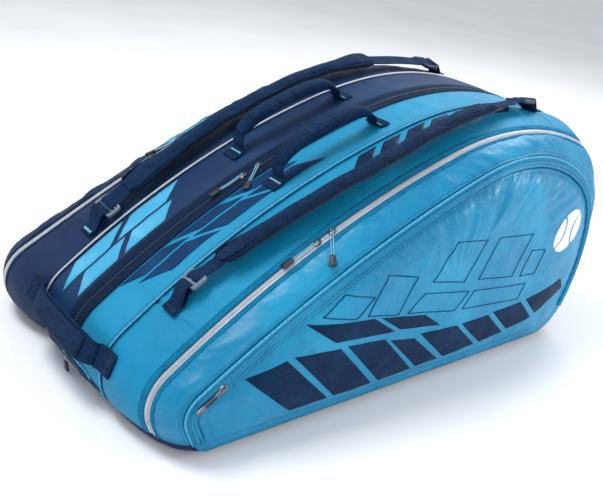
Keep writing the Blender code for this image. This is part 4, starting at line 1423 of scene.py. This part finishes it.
def strap_end(side, sign, end, x, turn):
    """The sewn webbing that comes up off the gusset and folds round the end bar of the lock or buckle."""
    size = LOCK_SIZE if end == "narrow" else BUCKLE_SIZE
    bar = x + turn * (size[0] / 2 - BUCKLE_RIM / 2)
    root_x = x + turn * (ANCHOR_GAP + ANCHOR_LENGTH)

    def layer(shares, low, high):
        """Frames of one layer, at shares of the way from its sewn end to the bar."""
        found = []
        for u in shares:
            rise = ease((u - 0.30) / 0.65)
            height = ANCHOR_LIFT + low + (BUCKLE_LIFT + high - ANCHOR_LIFT) * rise
            found.append(strap_frame(side, sign, root_x + (bar - root_x) * u, height, STRAP_BANK * rise))
        return found

    frames = layer(np.linspace(0, 1, 26), 0.0012, 0.0032)
    centre, across, up = strap_frame(side, sign, bar, BUCKLE_LIFT)
    inward = np.cross(across, up)
    inward = inward * -np.sign(inward[0] * turn)
    for angle in np.linspace(0.15, 0.95, 8) * math.pi:
        out = up * math.cos(angle) + inward * math.sin(angle)
        frames.append((centre + out * 0.0040, across, out))
    frames += [(p, a, -n) for p, a, n in layer(np.linspace(0.88, 0.45, 12), -0.0014, -0.0034)]
    band = flat_band(f"{side}_strap_{end}_webbing", frames, *WEBBING, "webbing", "root")
    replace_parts(band, f"{side}_strap_{end}_anchor")
    lines = [sewn_along(frames[1:7], by, 0.0012) for by in (-0.009, 0.009)]
    stitches(f"{side}_strap_{end}_stitching", lines, "stitch_navy", "root")
    look = "stitch_pale" if side == "far" else "stitch_navy"
    bartack(f"{side}_strap_{end}_bartack", [sewn_across(frames[4], 0.010, 0.0010, 16)], look, "root")


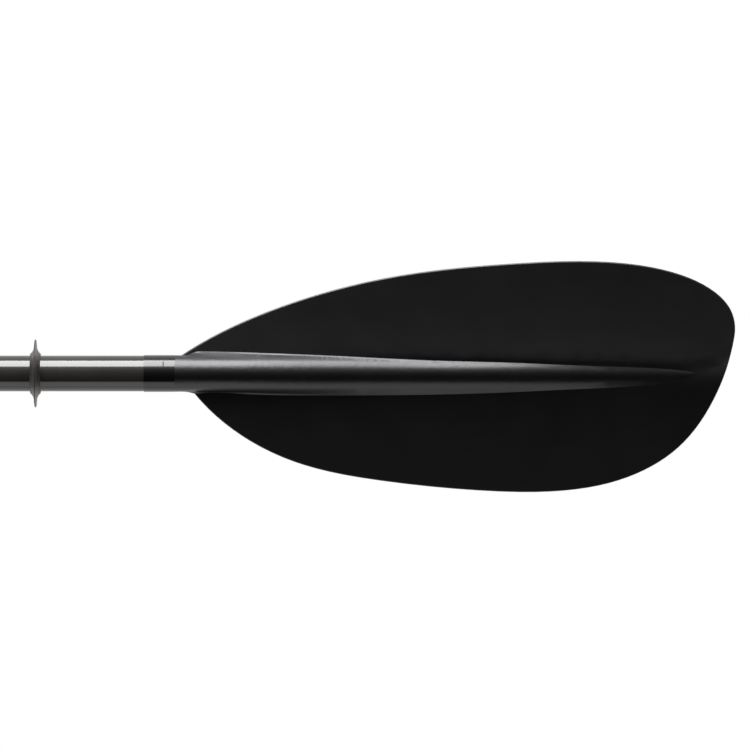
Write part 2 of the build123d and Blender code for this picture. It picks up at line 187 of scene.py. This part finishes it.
──────────
> AIM OF THE EXERCISE
The entries above must be returned exactly.

> EXERCISE OUTPUT
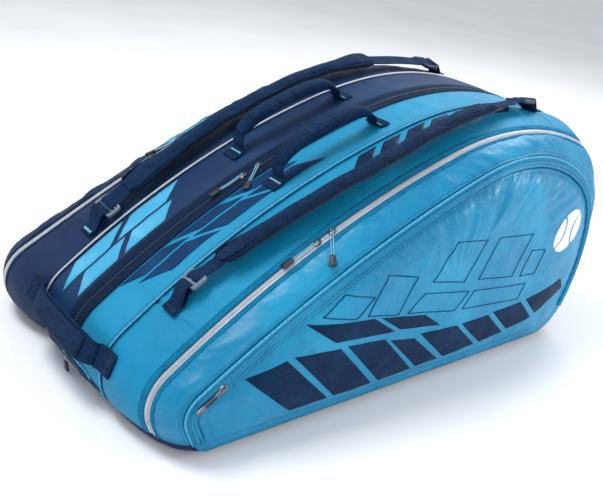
Keep writing the Blender code for this image. This is part 4, starting at line 1423 of scene.py. This part finishes it.
def strap_end(side, sign, end, x, turn):
    """The sewn webbing that comes up off the gusset and folds round the end bar of the lock or buckle."""
    size = LOCK_SIZE if end == "narrow" else BUCKLE_SIZE
    bar = x + turn * (size[0] / 2 - BUCKLE_RIM / 2)
    root_x = x + turn * (ANCHOR_GAP + ANCHOR_LENGTH)

    def layer(shares, low, high):
        """Frames of one layer, at shares of the way from its sewn end to the bar."""
        found = []
        for u in shares:
            rise = ease((u - 0.30) / 0.65)
            height = ANCHOR_LIFT + low + (BUCKLE_LIFT + high - ANCHOR_LIFT) * rise
            found.append(strap_frame(side, sign, root_x + (bar - root_x) * u, height, STRAP_BANK * rise))
        return found

    frames = layer(np.linspace(0, 1, 26), 0.0012, 0.0032)
    centre, across, up = strap_frame(side, sign, bar, BUCKLE_LIFT)
    inward = np.cross(across, up)
    inward = inward * -np.sign(inward[0] * turn)
    for angle in np.linspace(0.15, 0.95, 8) * math.pi:
        out = up * math.cos(angle) + inward * math.sin(angle)
        frames.append((centre + out * 0.0040, across, out))
    frames += [(p, a, -n) for p, a, n in layer(np.linspace(0.88, 0.45, 12), -0.0014, -0.0034)]
    band = flat_band(f"{side}_strap_{end}_webbing", frames, *WEBBING, "webbing", "root")
    replace_parts(band, f"{side}_strap_{end}_anchor")
    lines = [sewn_along(frames[1:7], by, 0.0012) for by in (-0.009, 0.009)]
    stitches(f"{side}_strap_{end}_stitching", lines, "stitch_navy", "root")
    look = "stitch_pale" if side == "far" else "stitch_navy"
    bartack(f"{side}_strap_{end}_bartack", [sewn_across(frames[4], 0.010, 0.0010, 16)], look, "root")


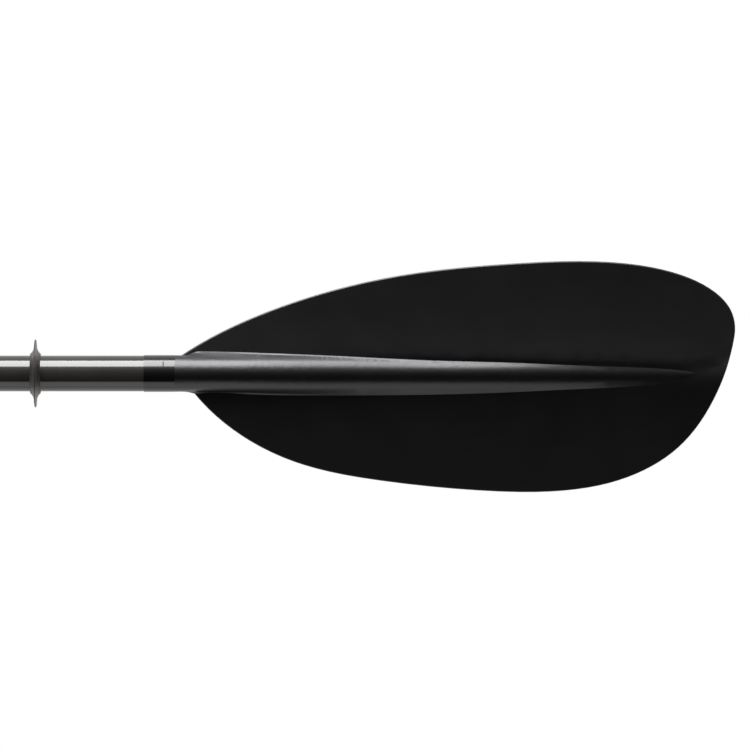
Write part 2 of the build123d and Blender code for this picture. It picks up at line 187 of scene.py. This part finishes it.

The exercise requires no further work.